The Power Rule is a fundamental tool in calculus used to differentiate functions of the form \( x^n \). It simplifies the process of finding the derivative, which is crucial when applying other rules such as the Quotient Rule.
Given a function \( f(x) = x^n \):

• The derivative is \( f'(x) = nx^{n-1} \).

In the problem \( v(x) = \sqrt{x} \), rewrite it as an exponent \( v(x) = x^{1/2} \). Then, apply the Power Rule as follows:

• The derivative \( v'(x) = \frac{1}{2}x^{-1/2} \), which is equivalent to \( \frac{1}{2\sqrt{x}} \).

This derivative of \( v(x) \) is essential in the Quotient Rule formula applied in this example.

Differentiation

Differentiation is the core operation in calculus that calculates the rate at which a function changes at any given point. It involves finding the derivative, which is a representation of this rate of change.
There are several rules and techniques for differentiation, including the Quotient Rule, Power Rule, and others.
Here's how differentiation is applied to solve the given function \( g(x) = \frac{x+7}{\sqrt{x}} \):

• Recognize the structure of \( g(x) \) as a quotient, and prepare to use the Quotient Rule.
• Differentiate the numerator and denominator separately: \( u'(x) = 1 \) and \( v'(x) = \frac{1}{2\sqrt{x}} \).

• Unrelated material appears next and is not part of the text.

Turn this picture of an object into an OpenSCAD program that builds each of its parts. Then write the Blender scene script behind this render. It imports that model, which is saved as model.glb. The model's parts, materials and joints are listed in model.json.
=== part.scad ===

After obtaining these derivatives, substitute them into the Quotient Rule to find \( g'(x) \), the derivative of \( g(x) \).

Simplification

Simplification is the process of making mathematical expressions easier to understand or manipulate. In calculus, once the derivative is found, it often involves combining like terms and simplifying fractions.
The given derivative initially appears as a complex fraction, so simplifying it is crucial:

• Original derivative expression: \( g'(x) = \frac{\sqrt{x} - \frac{x+7}{2\sqrt{x}}}{x} \).
• To simplify, multiply through by \( 2\sqrt{x} \) to remove fractional parts.
• Resulting expression: \( g'(x) = \frac{2x - (x+7)}{2x\sqrt{x}} \).
• Further simplification yields: \( g'(x) = \frac{x - 7}{2x\sqrt{x}} \).

Finally, express the simplest form as \( g'(x) = \frac{\sqrt{x} - \frac{7}{\sqrt{x}}}{2x} \). Each step ensures the expression is as clear and manageable as possible.